I didn't let it finish completely, but I can already confirm that this PR does not introduce new errors to hdf5r.Extra anymore.

Would you be able to merge the PR? :bow:

hhoeflin commented 7 months ago

Will merge soon. There is yet some more compiler warnings to fix but this should be merged and out with the next release

On Sat, Feb 10, 2024, 09:38 Robrecht Cannoodt @.***> wrote:

Hi @hhoeflin https://github.com/hhoeflin!

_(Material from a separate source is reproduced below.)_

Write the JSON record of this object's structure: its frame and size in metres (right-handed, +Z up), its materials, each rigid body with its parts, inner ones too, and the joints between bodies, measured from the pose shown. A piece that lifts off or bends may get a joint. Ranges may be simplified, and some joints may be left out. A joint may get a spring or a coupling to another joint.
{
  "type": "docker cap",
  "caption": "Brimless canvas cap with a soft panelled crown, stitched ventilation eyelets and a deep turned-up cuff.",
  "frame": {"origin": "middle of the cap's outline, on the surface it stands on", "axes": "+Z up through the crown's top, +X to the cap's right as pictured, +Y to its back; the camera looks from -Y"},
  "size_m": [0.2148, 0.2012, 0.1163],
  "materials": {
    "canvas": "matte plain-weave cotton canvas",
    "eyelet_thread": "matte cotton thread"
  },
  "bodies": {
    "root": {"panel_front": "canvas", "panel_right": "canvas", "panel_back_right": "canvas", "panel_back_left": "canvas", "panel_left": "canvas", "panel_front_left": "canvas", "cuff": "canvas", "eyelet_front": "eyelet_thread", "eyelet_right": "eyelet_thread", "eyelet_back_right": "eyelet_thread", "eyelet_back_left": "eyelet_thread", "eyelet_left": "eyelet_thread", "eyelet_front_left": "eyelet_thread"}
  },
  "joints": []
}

I ran a revdepcheck on this branch:

revdepcheck::revdep_check(timeout = as.difftime(600, units = "mins"), num_workers = 8) ── CHECK ───────────────────────────────────────────────────────────────────────────────────────────────────────────────────────────────────────────── 13 packages ── ✔ readNSx 0.0.2 ── E: 0 | W: 0 | N: 0 ✔ hdf5r.Extra 0.0.5 ── E: 0 | W: 0 | N: 0 ✔ rblt 0.2.4.6 ── E: 0 | W: 0 | N: 0 ✔ dynutils 1.0.11 ── E: 0 | W: 0 | N: 0

I didn't let it finish completely, but I can already confirm that this PR does not introduce new errors to hdf5r.Extra anymore.

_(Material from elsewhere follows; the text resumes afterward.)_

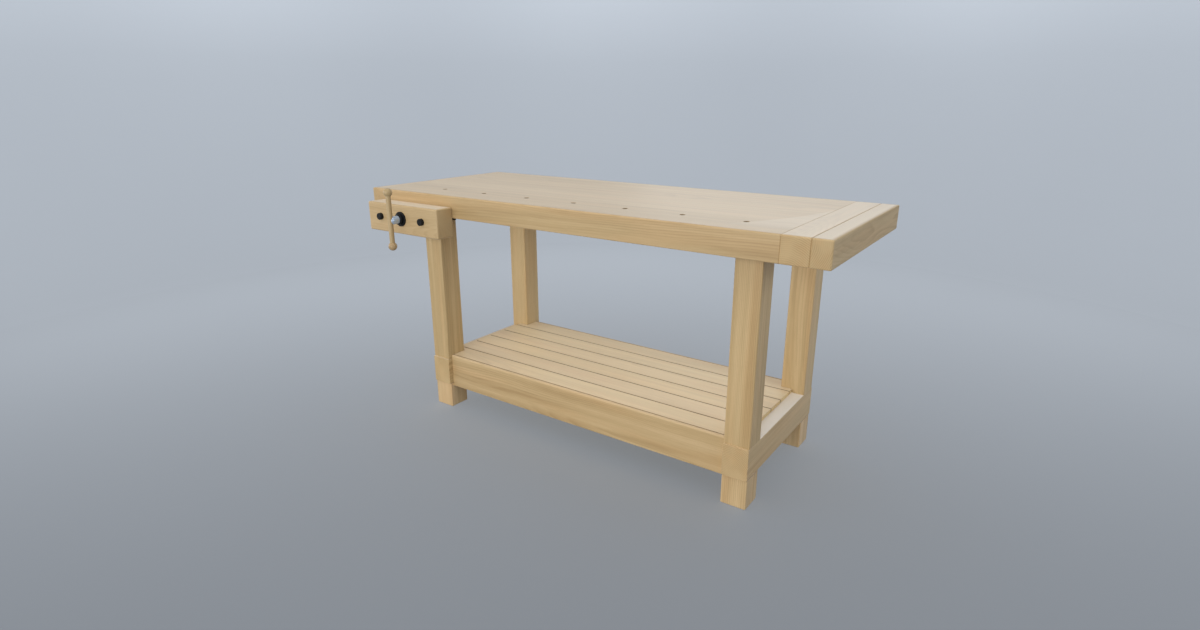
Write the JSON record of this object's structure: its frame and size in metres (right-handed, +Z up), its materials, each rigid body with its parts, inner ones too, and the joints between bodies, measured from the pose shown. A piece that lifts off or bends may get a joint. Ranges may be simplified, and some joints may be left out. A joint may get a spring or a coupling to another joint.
{
  "type": "woodworking bench with vise",
  "caption": "Heavy wooden woodworking bench: thick top with a row of round dog holes, a screw-driven face vise on guide rods, square-legged trestle base and slatted shelf.",
  "frame": {"origin": "on the floor, under the middle of the overall footprint, vise included", "axes": "+X along the bench from the vise end to the plain end, +Y to the back, +Z up"},
  "size_m": [1.84, 0.867, 0.942],
  "materials": {
    "bench_wood": "satin oil",
    "handle_wood": "turned, satin",
    "peg_wood": "raw",
    "steel": "bright turned",
    "plated_steel": "bright plated",
    "black_iron": "black enamel",
    "bronze": "turned"
  },
  "bodies": {
    "bench": {"casting_lags": "steel", "foot_back_left": "bench_wood", "foot_back_right": "bench_wood", "foot_front_left": "bench_wood", "foot_front_right": "bench_wood", "guide_bushes": "bronze", "left_end_cap": "bench_wood", "leg_back_left": "bench_wood", "leg_back_right": "bench_wood", "leg_front_left": "bench_wood", "leg_front_right": "bench_wood", "rail_dowels": "peg_wood", "right_end_cap": "bench_wood", "right_end_rail": "bench_wood", "shelf_bearer": "bench_wood", "side_beam_left": "bench_wood", "side_beam_right": "bench_wood", "slat_1": "bench_wood", "slat_2": "bench_wood", "slat_3": "bench_wood", "slat_4": "bench_wood", "slat_5": "bench_wood", "slat_6": "bench_wood", "stretcher_back": "bench_wood", "stretcher_front": "bench_wood", "stretcher_pegs": "peg_wood", "tongue_pegs": "peg_wood", "top_dog_board": "bench_wood", "top_field": "bench_wood", "vise_casting": "black_iron", "vise_nut": "bronze"},
    "jaw": {"vise_jaw": "bench_wood", "guide_rod_left": "steel", "guide_rod_right": "steel", "rod_caps": "black_iron", "rod_stop_pins": "steel", "screw_collar": "black_iron"},
    "screw": {"vise_screw": "steel", "screw_hub": "plated_steel", "hub_pin": "steel"},
    "handle": {"handle_bar": "handle_wood", "handle_knob_top": "handle_wood", "handle_knob_bottom": "handle_wood"}
  },
  "joints": [
    {"name": "jaw_slide", "type": "slide", "parent": "bench", "child": "jaw", "axis": [0, -1, 0], "range_m": [0, 0.12]},
    {"name": "screw_turn", "type": "hinge", "parent": "jaw", "child": "screw", "pos_m": [-0.667, -0.3685, 0.822], "axis": [0, -1, 0], "range_deg": [0, 8640]},
    {"name": "handle_slide", "type": "slide", "parent": "screw", "child": "handle", "axis": [0, 0, 1], "range_m": [-0.0755, 0.0675]}
  ],
  "couplings": [
    {"joint": "screw_turn", "follows": "jaw_slide", "rad_per_m": 1256.6}
  ]
}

Would you be able to merge the PR? 🙇

— Reply to this email directly, view it on GitHub https://github.com/hhoeflin/hdf5r/issues/208#issuecomment-1936934354, or unsubscribe https://github.com/notifications/unsubscribe-auth/AASGMYUIQXS2M7VVFPEJLO3YS4WYZAVCNFSM6AAAAABALGC7Z6VHI2DSMVQWIX3LMV43OSLTON2WKQ3PNVWWK3TUHMYTSMZWHEZTIMZVGQ . You are receiving this because you were mentioned.Message ID: @.***>

rcannood commented 7 months ago

Awesome, thanks!

rcannood commented 3 months ago

Hi @hhoeflin !

I see that branch bug/fix_empty_attrs_again has not yet been merged.

Might I inquire about the status of this fix?

The described issue has been a blocking issue for months on end now, and it's saddening to see that a fix for it exists but is simply not being merged / released.

Happy to help out with whatever you would need help with!

Kind regards, Robrecht

rcannood commented 2 months ago

Hey @hhoeflin !

Thanks for releasing hdf5r 1.3.11! :bow: :bow: :bow:

I can confirm this has fixed my issue.